Quando chegou a Cubatão, em 1998, o pernambucano José Carlos Ramos, de 39 anos, dividiu apartamento com o irmão. Para fugir do aluguel e das contas a pagar, subiu a serra. Morador da Cota 95/100, comprou na época um barraco de madeira por R$ 2.200. Há quatro anos, vendeu a habitação para erguer uma casa de alvenaria em uma área do Parque Estadual da Serra do Mar que já havia sido desocupada nos anos 1990.

“Se me tirassem daqui, venderia o apartamento lá e voltaria para comprar um barraco aqui outra vez”, diz José Carlos, que trabalha como motorista na Cosipa de Cubatão e hoje dá abrigo a um conterrâneo recém-chegado.

José Carlos faz parte do grupo que ocupou a serra mais recentemente, atraído pela informalidade de não pagar imposto ao município nem arcar com o consumo de luz e água, retirada de cachoeiras da serra. Filha de um trabalhador que ajudou a construir a Rodovia Anchieta, cujos acampamentos deram origem às cotas, Ivani de Souza Domingos, de 45 anos, está no grupo dos mais antigos. E resistentes também.

O sobrado que construía na Cota 400 para abrigar o marido e os dois filhos foi “congelado”. Desde abril, estão proibidas novas obras na serra, embora existam lojas de material de construção nos bairros-cota.

“Falam que a gente está no terreno do vizinho, que agora quer de volta. Mas não foi isso que falaram quando meu pai chegou. Deram até tijolinho.”

Para conscientizar a população, foram realizadas cerca de 50 reuniões com a comunidade no ano passado, processo que segue em 2008 e, aos poucos, conquista a confiança de parte das cotas.

“Quero sair. Acho que seria melhor para a minha família”, diz Vanessa dos Santos, de 27 anos, que mora na Cota 200.

“Eu sairia. Trabalho em Cubatão e o transporte é caótico aqui, na beira da pista. Não tenho nem a opção da bicicleta”, afirma o operador Edson Rodrigues, de 27 anos.

Época eleitoral preocupa gestor

A entrada do ano eleitoral ligou o sinal de alerta para os coordenadores do programa de recuperação da Serra do Mar.

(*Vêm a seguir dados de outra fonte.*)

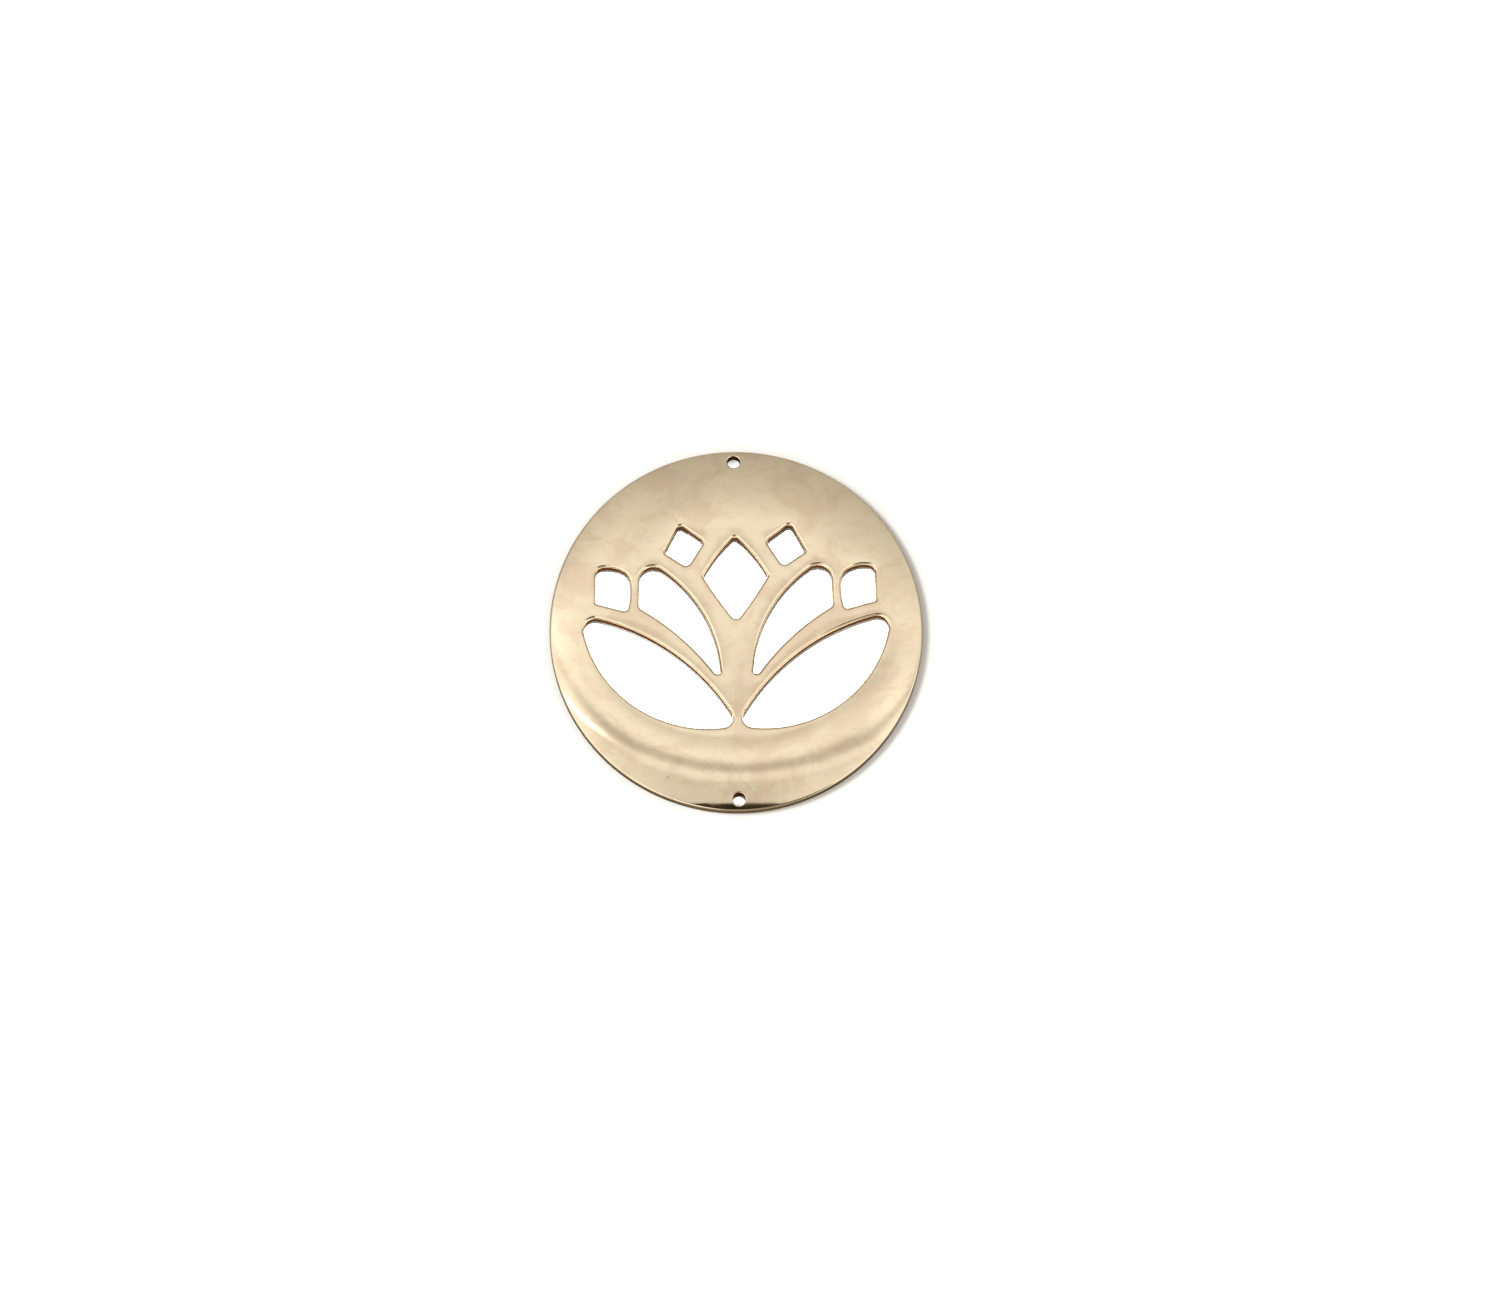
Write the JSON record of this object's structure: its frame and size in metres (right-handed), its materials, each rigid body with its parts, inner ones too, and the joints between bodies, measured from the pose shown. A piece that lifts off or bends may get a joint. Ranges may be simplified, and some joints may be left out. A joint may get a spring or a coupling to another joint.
{
  "type": "pierced disc connector",
  "caption": "Round domed metal disc pierced with a symmetric lotus and drilled with a small eyelet at each end, for linking into jewellery.",
  "frame": {"origin": "centre of the disc in plan, at the plane its rim rests on", "axes": "+Z out of the polished domed face, +Y towards the eyelet above the lotus, +X to the right of the lotus seen from the polished face"},
  "size_m": [0.038, 0.038, 0.0021],
  "materials": {
    "bronze": "polished, with a faint uneven tarnish and hairline scratches"
  },
  "bodies": {
    "root": {"lotus_disc": "bronze"}
  },
  "joints": []
}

“Ao longo da história, houve incentivo de ocupações em troca de apoio, voto. Isso é um problema”, afirma Rubens Lara, presidente da Agência Metropolitana da Baixada Santista e coordenador do programa. “Candidatos que têm base de sustentação lá ou outros que querem fazer média podem falar ‘não saia, fique aí, estamos fazendo melhoria.’ Por isso, trabalhamos muito com conversas e o congelamento (de casas), até agora, é um sucesso.”

Diretor da Fundação S.O.S Mata Atlântica, Mário Mantovani quer o fim dos seis comércios de material de construção das cotas e alerta para o caráter “devastador” das eleições.

“Candidato a candidato a qualquer coisa bota uma família nesse morro na época de eleição ou doa carro com material de construção para essas famílias. Essa é a época mais perversa para a serra”, diz.

Atualmente, dois dos 11 vereadores locais moram nas cotas, região em que estão cerca de 25% dos habitantes de Cubatão. A cidade tem cerca de 120 mil pessoas, segundo dados de 2007 do Instituto Brasileiro de Geografia e Estatística (IBGE). Severino Ferreira da Silva, o Bill, de 55 anos, já está em campanha para vereador. Uma das lideranças da Cota 200, Bill mora na encosta da serra desde 1979 e é dono de uma loja de material de construção.

“O governo coloca a gente como invasor que chegou ontem. Chegamos há 50 anos”, discursa.

O Ministério Público acompanha o programa de recuperação da serra com atenção especial aos políticos locais.

“Perto das cotas, há uma favela que nasceu a partir de uma promessa de um candidato”, diz a promotora Liliane Ferreira. Secretário municipal de Obras, Raul Borin Júnior admite o problema. E apóia a investida estadual. “É um projeto imprescindível, que envolve também regularização fundiária.”

Remoções superam oferta de moradias

• Total de moradias na encosta e na base da Serra do Mar (incluindo região chamada Sítio dos Queirozes): 7.835

• Remoções previstas: 5.405(o restante vai permanecer em área que será urbanizada)

• Oferta em Cubatão de unidades habitacionais:3.820

• Oferta de moradias em outras cidades da Baixada:800

• Déficit não equacionado (moradias que vão faltar) : 785

Total do investimento: R$ 338 milhões (71% do Estado, o resto de outras fontes)

Como se pode ver, a conta não fecha. Tudo isso é amor à Natureza 50 anos atrasado, ou temor de um bairro proletário montado numa via economicamente estratégica?